The road to recovery has been slow for the ride-hailing company, but it has been smooth in some respects, according to comments at an investor conference this week. With so many people working at home because of the Covid-19 pandemic, much of Lyft’s business over the past few quarters has been done during off-peak hours, with riders going to doctor’s appointments or shopping for groceries midday, rather than grabbing a ride to and from work during peak hours. While that has meant missing the big-volume business of the daily commute, the shift seems to have at least been good for Lyft’s unit economics.

The company said at the investor conference that it can make more money on off-peak rides “because it costs less to incentivize drivers” without the massive surge in demand rush hour typically brings.

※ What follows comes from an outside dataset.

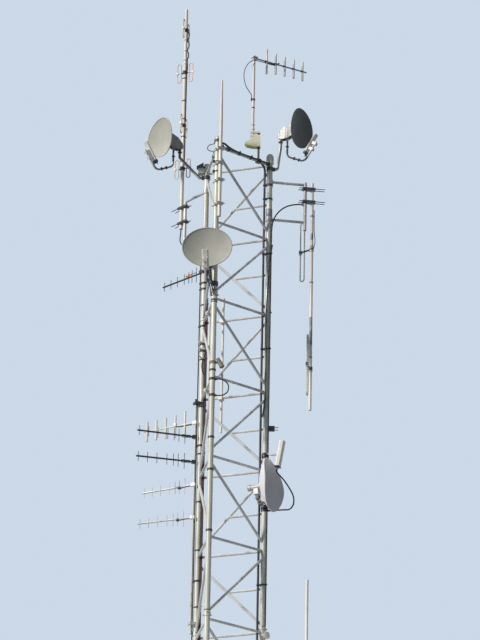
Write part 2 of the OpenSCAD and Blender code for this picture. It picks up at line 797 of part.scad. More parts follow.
module feed_arms() {
    color(steel) {
        for (i = [0 : 2]) at_dish(i) bent_bar(small_arm_route, feed_arm_d, 70);
        on_axis() translate(leg_xy(RIGHT)) {
            bent_bar(radio_arm_route, feed_arm_d, 30);
            translate([0, 0, radio_arm_z]) ring(38, leg_d + 20, leg_d + 2 * fit_gap);
        }
    }
}

module radio_body(l, w, t) {
    rotate([0, 90, 0]) linear_extrude(l, center = true) rounded(t, w, 14);
}

module small_radio() {
    translate([radio_at.x, 0, radio_at.y]) rotate([0, -radio_lean, 0]) {
        radio_body(radio_l, radio_w, radio_t);
        for (x = [-70, 10]) difference() {
            translate([x, -26, -arm_gap - feed_arm_d / 2 - 10])
                cube([34, 52, arm_gap + feed_arm_d / 2 + 10 - radio_t / 2 + 1]);
            translate([x - 1, 0, -arm_gap]) rotate([0, 90, 0])
                cylinder(h = 36, d = feed_arm_d + 2 * fit_gap, $fn = curve_fn);
        }
    }
}

// The large radio's axis leans a little, and its cable enters from below
module big_radio() {
    rotate([0, big_radio_lean - 90, 0]) {
        radio_body(big_radio_l, big_radio_w, big_radio_t);
        translate([-big_radio_l / 2 - 20, 0, 0]) rotate([0, 90, 0]) cylinder(h = 30, d = 24, $fn = curve_fn);
    }
}

// A pipe leaves a socket on the leg, climbs outwards and ends upright in its dish's bracket
pipe_foot = leg_d / 2 + 10;
function pipe_route(i) =
    let (off = dish_pipe_offset[i], out = unit(off), lift = dish_z[i] - dish_foot_z[i])
    [at_z(out * pipe_foot, 0), at_z(out * (leg_d / 2 + 60), 0),
     at_z(off, max(lift - 230, 40)), at_z(off, lift - 50)];

module at_dish_foot(i) {
    on_axis() translate(at_z(leg_xy(dish_leg[i]), dish_foot_z[i])) children();
}

module dish_pipes() {
    color(steel) for (i = [0 : 3]) at_dish_foot(i) bent_bar(pipe_route(i), pipe_d, 30);
}

module dish_pipe_clamps() {
    color(dark_steel) for (i = [0 : 3]) {
        off = dish_pipe_offset[i];
        at_dish_foot(i) rotate(atan2(off.y, off.x)) difference() {
            union() {
                cylinder(h = 46, d = leg_d + 20, center = true, $fn = curve_fn);
                rotate([0, 90, 0]) cylinder(h = leg_d / 2 + 30, d = pipe_d + 14, $fn = curve_fn);
            }
            cylinder(h = 60, d = leg_d + 2 * fit_gap, center = true, $fn = curve_fn);
            translate([pipe_foot - fit_gap, 0, 0]) rotate([0, 90, 0])
                cylinder(h = 60, d = pipe_d + 2 * fit_gap, $fn = curve_fn);
        }
    }
}

module small_reflectors() {
    reach = max(dish_w, dish_h) / 2;
    color(dish_grey) for (i = [0 : 2]) at_dish(i) reflector(dish_w, dish_h, dish_lean) {
        shell(0, rim_t, reach);
        shell(dish_wall, rim_t + 5, reach);
    }
}

module small_brackets() {
    color(steel) for (i = [0 : 2]) at_dish(i) small_bracket();
}

module small_radios() {
    color(fibreglass) for (i = [0 : 2]) at_dish(i) small_radio();
}

module large_reflector() {
    color(fibreglass) at_dish(3) reflector(big_dish_w, big_dish_h, big_lean) {
        ring_shell(0, rim_t, big_dish_w / 2);
        ring_shell(dish_wall, rim_t + 5, big_dish_w / 2);
    }
}

module large_bracket() {
    color(steel) at_dish(3) big_bracket();
}

module large_radio() {
    color(fibreglass) on_axis() translate(at_z(leg_xy(RIGHT) + big_radio_off, big_radio_z))
        rotate(big_radio_heading) big_radio();
}

// Clamp block that grips a horizontal along x and the upright rod beside it
module bar_clamp(rod) {
    reach = (brace_d + rod) / 2 + fit_gap;
    difference() {
        translate([-rod / 2 - 12, -brace_d / 2 - 8, -brace_d / 2 - 7])
            cube([rod + 24, reach + brace_d / 2 + rod / 2 + 14, brace_d + 14]);
        rotate([0, 90, 0]) cylinder(h = rod + 60, d = brace_d + 2 * fit_gap, center = true, $fn = curve_fn);
    }
}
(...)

That could help explain why Lyft believes it can pare its losses in the fourth quarter even while overall ride-share volumes remain significantly challenged. In an 8-K filing Wednesday, Lyft said it saw ride-share rides volume down 50% in November as a whole compared with a year earlier, which is even worse than the 48% decline for the first week of November that it shared on its third-quarter earnings call.

Nonetheless, the company said it expected to book a fourth-quarter loss of less than $185 million on the basis of adjusted earnings before interest, taxes, depreciation and amortization. Last month its forecast implied a loss of $190 million to $210 million on that basis. Boosting its bottom line, according to Lyft, has been an improving contribution margin, which it expects will expand even further next year.

While the company didn’t provide other details on what specific expenses are moderating, it seems likely that they include lower costs associated with driver compensation, which makes sense based on the company’s commentary regarding the economics of a peak versus nonpeak ride. Indeed, the company indicated on its recent earnings call that it expects driver incentives in the fourth quarter would be lower as a percentage of revenue than in the third quarter as service levels improved. It also could be helping that some business has moved to the suburbs, where many regular riders have migrated from city centers. At the investor conference, Lyft’s president and co-founder, John Zimmer, said his company has benefited in some ways from consumers’ moving out of cities, where “there’s only so many cars you can get on the road.”